Apologies to Brendan Flynn for cribbing his insight on this — and thanks to him for the link — but Sports Illustrated’s Peter King sometimes seems like a very well-sourced livejournal goof. For all the almost tossed-off expertise about the NFL, King really seems most interested when he’s writing about his flagrantly middlebrow consumer preferences. This isn’t Bill Simmons-y narcissism-as-text-and-subtext, I don’t think, so much as it’s just blithely dorky daddery. Except this dorky dad breaks stories about the Arizona Cardinals while telling you more than you want to know about his lunch. It’s weird.

This week, as usual, there’s a tremendous amount of minutia in his column, but there’s an interesting overlap between King’s dorky over-detail and undeniable on-top-of-his-beatness in this bit about Brandon Marshall’s aborted Thursday Night celebration:

Gameday. Thursday afternoon, just before 3 p.m., five hours before Browns-Broncos. I was sitting in a Panera Bread place here, having lunch. My phone vibrated. The screen read: Brandon Marshall. I answered. “Don’t you have a game in a little while?” I said to the Denver wide receiver.

“Yeah,” he said. “But I need some advice.”

“Joey Porter?” I said. “The popcorn-muscle thing?”

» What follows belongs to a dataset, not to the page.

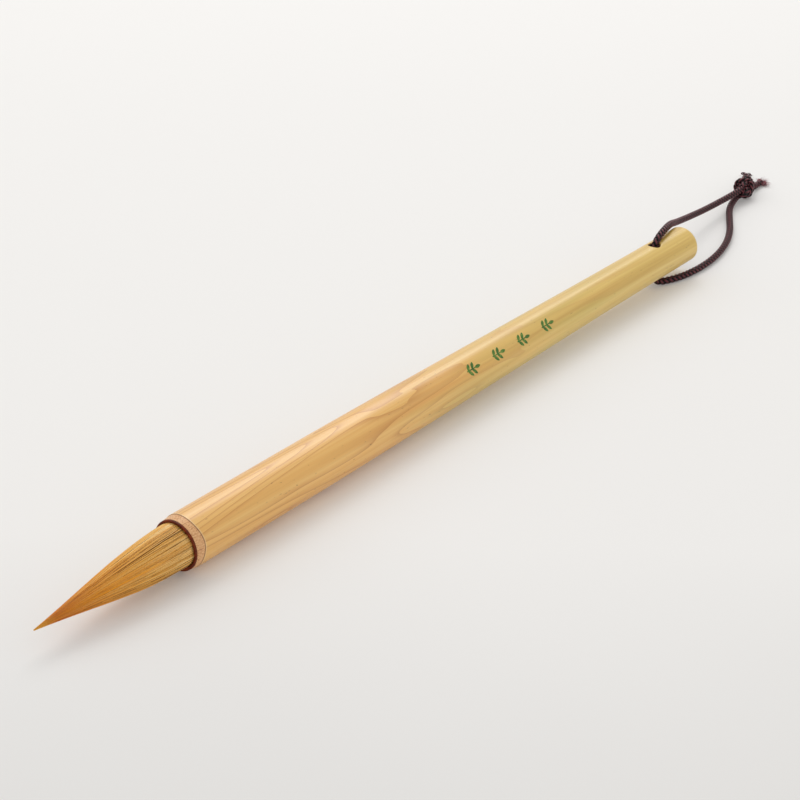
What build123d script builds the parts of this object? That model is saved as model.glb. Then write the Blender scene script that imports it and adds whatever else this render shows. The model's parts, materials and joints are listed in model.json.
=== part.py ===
from build123d import *
import math
import os

# A calligraphy brush at rest on a table, with the cord loop that hangs it from a stand.
# Millimetres.  +X runs from the hair's point to the tail, +Z is up, and the table is z = 0.
# The origin is under the middle of the brush, cord left out.
# Along the brush, places are given as "s": 0 at the mouth of the bamboo, more towards the tail.

# ------------------------------------------------------------------ driving sizes
shaft_length = 200.0  # bamboo, mouth to tail
mouth_diameter = 12.5  # over the bamboo's skin at the head
tail_diameter = 9.7  # over the bamboo's skin at the tail
cap_seat_length = 30.0  # true cylinder behind the mouth, where a cap slides on
natural_bore_diameter = 3.0  # the hollow that the bamboo grew with

band_length = 2.3  # shaved band at the mouth, where the skin is cut away
band_slope_depth = 0.3  # how far the band's front edge lies below the skin

socket_wall = 0.5  # bamboo left round the reamed socket, at the band's front edge
socket_depth = 13.6

lip_thickness = 0.55  # dark lacquered lip on the mouth, along the brush
lip_roundness = 0.16
lip_hair_clearance = 0.12

hair_length = 42.0  # mouth to point
hair_mouth_clearance = 0.1  # hair to the socket's edge
hair_waist = 0.45  # how much thinner the bound root is than the hair at the mouth
hair_point_radius = 0.12
hair_belly = 0.95  # 0 is a straight cone

lining_share = 0.74  # of the whole tuft's radius
lining_reach = 0.93  # of the whole tuft's length
core_share = 0.44
core_reach = 0.86

thread_diameter = 0.4
thread_turns = 5
thread_from_root = 1.2  # last turn to the root's end
resin_thickness = 0.6  # melted over the root's end
glue_pad_thickness = 1.0  # behind the resin
glue_from_mouth = 1.2  # where the glue starts, out of sight
glue_thread_clearance = 0.02

tail_plug_length = 7.0
tail_lacquer_edge = 0.13  # thickness at its edge
tail_lacquer_dome = 0.12  # extra thickness at its middle
tail_lacquer_inset = 0.15  # bare skin edge round the lacquer

hole_from_tail = 14.2  # cross hole's axis to the tail
hole_clearance = 0.3  # all round the cord
hole_flare = 0.8  # worn mouth, wider than the hole by this much all round

cord_diameter = 2.0
cord_floor_clearance = 0.02
cord_under_clearance = 0.3  # bamboo above the cord that passes under it

mark_count = 4
mark_from_tail = 70.0  # nearest mark's middle to the tail
mark_pitch = 10.4
mark_stem_length = 3.4
mark_stem_width = 0.3
mark_leaf_length = 2.1
mark_leaf_width = 0.85
mark_leaf_splay = 48.0  # degrees from the stem
mark_paint_depth = 0.02  # soaked into the skin
mark_paint_height = 0.05  # standing on the skin
mark_turn = 50.0  # degrees from the top of the bamboo, towards -Y

knot_length = 8.4
knot_thickness = 5.3
knot_bearing = 18.0  # degrees from +X, seen from above
fray_length = 3.2
fray_width = 3.2
fray_height = 1.8

# ------------------------------------------------------------------ worked-out sizes
mouth_radius = mouth_diameter / 2
tail_radius = tail_diameter / 2
bore_radius = natural_bore_diameter / 2
cord_radius = cord_diameter / 2
hole_radius = cord_radius + hole_clearance
band_front_radius = mouth_radius - band_slope_depth
socket_radius = band_front_radius - socket_wall
hair_mouth_radius = socket_radius - hair_mouth_clearance
hair_root_radius = hair_mouth_radius - hair_waist
root_end = socket_depth - glue_pad_thickness - resin_thickness
thread_end = root_end - thread_from_root
thread_start = thread_end - thread_turns * thread_diameter
tail_lacquer_thickness = tail_lacquer_edge + tail_lacquer_dome
taper_start = band_length + cap_seat_length
hole_s = shaft_length - hole_from_tail


def skin_radius(s):
    """Radius over the skin: a cylinder up to the taper, then one smooth easing to the tail."""
    share = min(max((s - taper_start) / (shaft_length - taper_start), 0.0), 1.0)
    return mouth_radius - (mouth_radius - tail_radius) * share * share * (3 - 2 * share)


# The brush leans: its mouth touches the table, and its tail lies on the cord.
# The lean solves  run * sin + drop * cos = lift  for the angle.
lift = cord_floor_clearance + cord_diameter + cord_under_clearance
run = hole_s - band_length
drop = mouth_radius - skin_radius(hole_s)
lean = math.asin(lift / math.hypot(run, drop)) - math.atan2(drop, run)
along = Vector(math.cos(lean), 0, math.sin(lean))
mouth_z = mouth_radius * math.cos(lean) - band_length * math.sin(lean)
mouth_x = (hair_length - shaft_length - tail_lacquer_thickness) / 2 * math.cos(lean)

# Sketches on this plane read as the brush's long section: x is s, and y is the radius.
section = Plane(origin=(mouth_x, 0, mouth_z), x_dir=along, z_dir=(0, -1, 0))
brush_axis = Axis(section.origin, along)
hole_x = mouth_x + hole_s * math.cos(lean)
hole_z = mouth_z + hole_s * math.sin(lean)
hole_top = hole_z + skin_radius(hole_s)
hole_bottom = hole_z - skin_radius(hole_s)

# ------------------------------------------------------------------ bamboo
TAPER_STEPS = 7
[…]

“Nah,” he said. “Forget that thing. I’m thinking of doing something tonight if I score, and I wanted to run something by you.”

Uh-oh. I could just see it now — Marshall scores, does something lame-brained, gets penalized 15 yards, fined $20,000 and says, “Well, I ran it by Peter King and he thought it was a great idea!”

“Go ahead,” I said, with a little trepidation.

“I really want to make a statement, a positive statement, about our country because of what’s happened this week with Barack Obama getting elected,” he said. “So I was thinking — remember back in the Olympics when those two athletes did that black power thing? What was that?”

“The ’68 Olympics,” I said. “Two black Americans got on the medal stand. John Carlos and Tommie Smith. They put on black gloves. They put their fists in the air and looked down when the National Anthem was played. It was their protest over the conditions of blacks in America.”

“Yeah,” he said. “I don’t want to do that. This is nothing political. This is about unifying the country. I want to color my gloves — half black, half white — and when I score, hold up my hands to the camera. You know, kind of a gesture of how far we’ve come as a country that we could elect an African-American as president. Forget Democrat-Republican. Forget black-white. It’s about the progress of our country.”

“Great idea,” I said. “Brilliant idea. I’m trying to think about whether you’d get penalized or fined. I don’t think the league would do anything to you.”

“I think I’m going to do it,” he said.

…In the wake of the game, somehow, the gesture got to be seen to some as a latter-day black-power salute. As in: We got Obama in the White House, white America, and now we’re going to use our power and might to right all these years of inequities. I asked Marshall about it Saturday.

“No, no, no, not at all,” he said. “Like I told you the other day, this was my silent gesture to say, ‘Let’s unify this country.’ I know what the black power thing was 40 years ago. This was definitely not that. This was about everybody being one. It was about the progress of our country.”

A reporter’s sources and a blogger’s inability to realize when not to talk about random bullshit…is Peter King’s weird middle-aged self the future of online sportswriting? It could be worse, but someone needs to tell this guy that you can eat lunch or get coffee somewhere other than the mall.